Table 2-1 High Availability and Data Protection Attributes By MAA Reference Architecture

MAA Reference Architecture	Unplanned Outages (Local Site)	Planned Maintenance	Data Protection	Unrecoverable Local Outages and Disaster Recovery
Bronze	Single Instance, auto-restart for recoverable instance and server failures. Redundancy for system infrastructure so that single component failures such as disk, flash, and network should not result in downtime.	Some online, most off-line	Basic runtime validation combined with manual checks	Restore from backup, potential to lose data generated since the last backup. Using Zero Data Loss Recovery Appliance reduces the potential to lose data to zero or near zero.
Silver	HA with automatic failover for instance and server failures	Most rolling, some online, few offline	Basic runtime validation combined with manual checks	Restore from backup, potential to lose data generated since the last backup. Using Zero Data Loss Recovery Appliance reduces the potential to lose data to zero or near zero. In-flight transactions are preserved with Application Continuity.
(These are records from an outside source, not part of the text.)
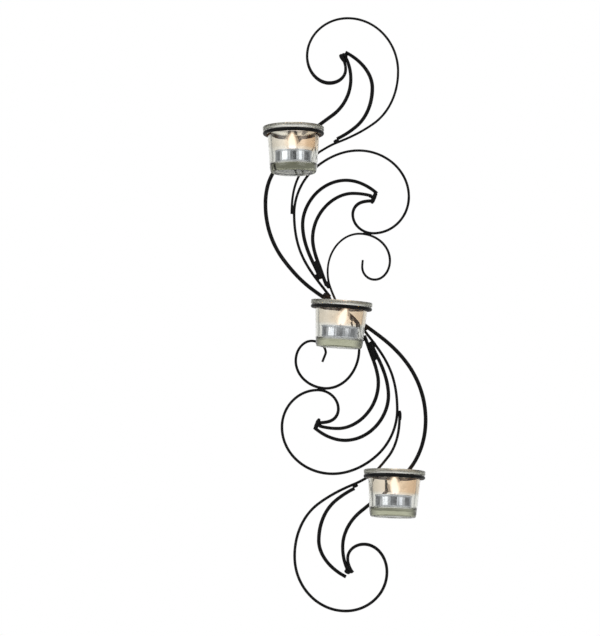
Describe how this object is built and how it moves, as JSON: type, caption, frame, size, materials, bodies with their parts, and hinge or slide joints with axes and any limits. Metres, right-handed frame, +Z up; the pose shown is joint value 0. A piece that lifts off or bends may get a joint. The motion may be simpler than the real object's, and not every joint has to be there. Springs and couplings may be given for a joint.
{
  "type": "wall candle sconce",
  "caption": "Wall-hung scroll of bent black steel rods holding clear glass tealight cups in wire rings, with a lit tealight in each cup.",
  "frame": {"origin": "on the back face of the upper hanger tab, where it lies against the wall, below its keyhole", "axes": "+Z up, +X to the right seen from the front, -Y out from the wall towards the viewer"},
  "size_m": [0.1696, 0.0692, 0.6188],
  "materials": {
    "black_enamel": "satin black enamel over bent steel rod",
    "clear_glass": "clear pressed glass, slightly green in the thick base",
    "aluminium_foil": "bright drawn foil",
    "wax": null,
    "tinplate": "dull tinplate",
    "charred_cotton": "charred braided cotton"
  },
  "bodies": {
    "scroll_frame": {"spine_rod": "black_enamel", "upper_outer_scroll": "black_enamel", "lower_outer_scroll": "black_enamel", "upper_inner_scroll": "black_enamel", "lower_inner_scroll": "black_enamel", "upper_small_scroll": "black_enamel", "lower_small_scroll": "black_enamel", "upper_comma_rod": "black_enamel", "lower_comma_rod": "black_enamel", "upper_outer_leaf": "black_enamel", "lower_outer_leaf": "black_enamel", "upper_inner_leaf": "black_enamel", "lower_inner_leaf": "black_enamel", "top_ring": "black_enamel", "middle_ring": "black_enamel", "bottom_ring": "black_enamel", "upper_hanger_tab": "black_enamel", "lower_hanger_tab": "black_enamel"},
    "top_glass_cup": {"top_glass": "clear_glass"},
    "top_tealight": {"top_tealight_cup": "aluminium_foil", "top_wax": "wax", "top_wick_sustainer": "tinplate", "top_wick": "charred_cotton"},
    "middle_glass_cup": {"middle_glass": "clear_glass"},
    "middle_tealight": {"middle_tealight_cup": "aluminium_foil", "middle_wax": "wax", "middle_wick_sustainer": "tinplate", "middle_wick": "charred_cotton"},
    "bottom_glass_cup": {"bottom_glass": "clear_glass"},
    "bottom_tealight": {"bottom_tealight_cup": "aluminium_foil", "bottom_wax": "wax", "bottom_wick_sustainer": "tinplate", "bottom_wick": "charred_cotton"}
  },
  "joints": [
    {"name": "top_glass_lift", "type": "slide", "parent": "scroll_frame", "child": "top_glass_cup", "axis": [0, 0.0262, 0.9997], "range_m": [0, 0.06]},
    {"name": "top_tealight_lift", "type": "slide", "parent": "top_glass_cup", "child": "top_tealight", "axis": [0, 0.0262, 0.9997], "range_m": [0, 0.05]},
    {"name": "middle_glass_lift", "type": "slide", "parent": "scroll_frame", "child": "middle_glass_cup", "axis": [0.0662, -0.0523, 0.9964], "range_m": [0, 0.06]},
    {"name": "middle_tealight_lift", "type": "slide", "parent": "middle_glass_cup", "child": "middle_tealight", "axis": [0.0662, -0.0523, 0.9964], "range_m": [0, 0.05]},
    {"name": "bottom_glass_lift", "type": "slide", "parent": "scroll_frame", "child": "bottom_glass_cup", "axis": [0.0349, 0, 0.9994], "range_m": [0, 0.06]},
    {"name": "bottom_tealight_lift", "type": "slide", "parent": "bottom_glass_cup", "child": "bottom_tealight", "axis": [0.0349, 0, 0.9994], "range_m": [0, 0.05]}
  ]
}
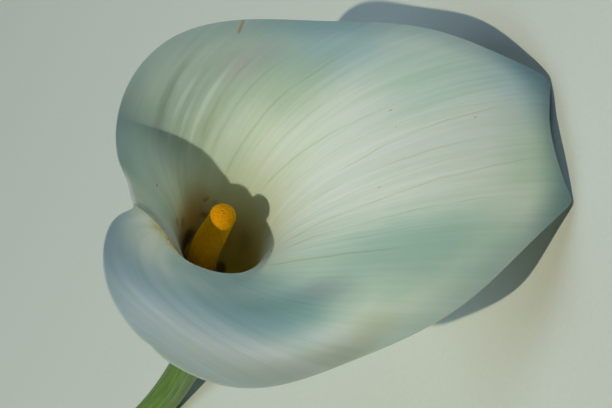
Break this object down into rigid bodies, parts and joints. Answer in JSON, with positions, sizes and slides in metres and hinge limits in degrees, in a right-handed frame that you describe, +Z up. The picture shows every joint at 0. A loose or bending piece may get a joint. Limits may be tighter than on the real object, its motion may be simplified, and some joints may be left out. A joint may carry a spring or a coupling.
{
  "type": "arum lily flower",
  "caption": "Picked arum lily lying on its back: a white spathe rolled into an open funnel round a golden spadix, on a short fleshy green stem.",
  "frame": {"origin": "middle of the whole flower's box in X and Y, on the table that it lies on", "axes": "+X from the stem's cut end towards the bloom and the rolled tip of its leaf, +Z up from the table, +Y towards the side lobe whose margin lies inside the overlap"},
  "size_m": [0.2438, 0.1314, 0.1126],
  "materials": {
    "spathe_white": "creamy white, matte and slightly waxy, with fine lengthwise veins and a green base",
    "stamen_gold": "golden yellow, granular with stamens and powdered with pollen",
    "pistil_green": "pale yellow-green, small glossy knobs",
    "stem_green": "smooth fleshy green with faint lengthwise ribs, paler at the cut"
  },
  "bodies": {
    "root": {"spathe": "spathe_white", "spadix_stamens": "stamen_gold", "spadix_pistils": "pistil_green", "stem": "stem_green"}
  },
  "joints": []
}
Gold	Comprehensive high availability and disaster recovery	All rolling or online	Comprehensive runtime validation combined with manual checks	Real-time failover, zero or near-zero data loss
Platinum	Zero application outage for Platinum ready applications	Zero application outage	Comprehensive runtime validation combined with manual checks	Zero application outage for Platinum-ready applications, with zero data loss. Oracle RAC, Oracle Active Data Guard, and Oracle GoldenGate complement each other, providing a wide array of solutions to achieve zero database service downtime for unplanned outages. Alternatively, use Oracle Sharding for site failure protection, because impact on the application is only on shards in failed site rather than the entire database. Each shard can be configured with real-time failover, zero or near-zero data loss, or zero application outage for Platinum-ready applications. In-flight transactions are preserved, with zero data loss.